Bragitude is the practice of expressing gratitude when someone else’s support or success contributes to our own. It’s telling another person about our win and then thanking them for how they helped.

The research around the importance of sharing celebration and appreciation is clear:

Relationship researcher John Gottman found that the most significant factor predicting a married couple’s likelihood of divorce was the ratio of positive to negative comments the partners made to each other. He found that the optimal ratio was five positive comments for every negative one.

Similarly, researchers found that the highest-performing leadership teams at a company gave 5.6 positive comments for each negative one, and the lowest-performing teams gave 0.36 positive comments to each negative one.[1]

And yet, the cultural norm in so many of our organizations is to dive right into the work and neglect taking time to connect, give thanks, and celebrate. But when we treat celebration and gratitude as if they were wastes of time, we drain our energy and limit our capacity.

So here are five ideas for integrating more shoy and bragitude in your life:

  1. Begin meetings or family dinners with everyone sharing one thing that’s bringing them joy or with the question What’s new and good?
  2. End meetings with everyone sharing one thing they are taking away or are grateful for from the meeting.
  3. When someone does something that you appreciate, thank them and be as specific as possible about why you’re grateful.
  4. When others compliment you, catch yourself if you start batting away their kind words, and simply, say thank you.
  5. Track how many positive comments you give in comparison to negative ones. And experiment with intentionally increasing the positive one. Of course, be mindful not to stockpile grievances. This isn’t an invitation to avoid giving challenging feedback but rather an invite to seize the opportunity to give thanks and praise.

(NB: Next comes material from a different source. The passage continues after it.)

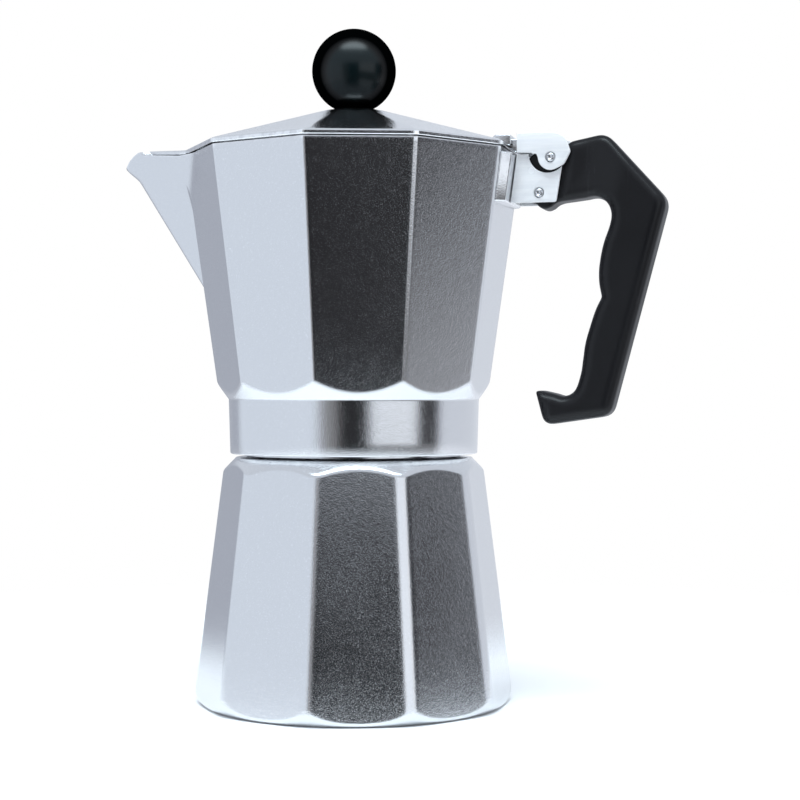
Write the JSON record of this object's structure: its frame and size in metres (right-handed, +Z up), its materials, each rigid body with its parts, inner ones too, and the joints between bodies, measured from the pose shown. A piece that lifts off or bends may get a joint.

I’ll close with some words from Brené Brown’s book, Atlas of the Heart.

She writes, “In the midst of joy, there’s often a quiver, a shudder of vulnerability. Rather than using that as a warning sign to practice imagining the worst-case scenario, the people who lean into joy use the quiver as a reminder to practice gratitude…

In our research, we found that everyone who showed a deep capacity for joy had one thing in common: They practiced gratitude.”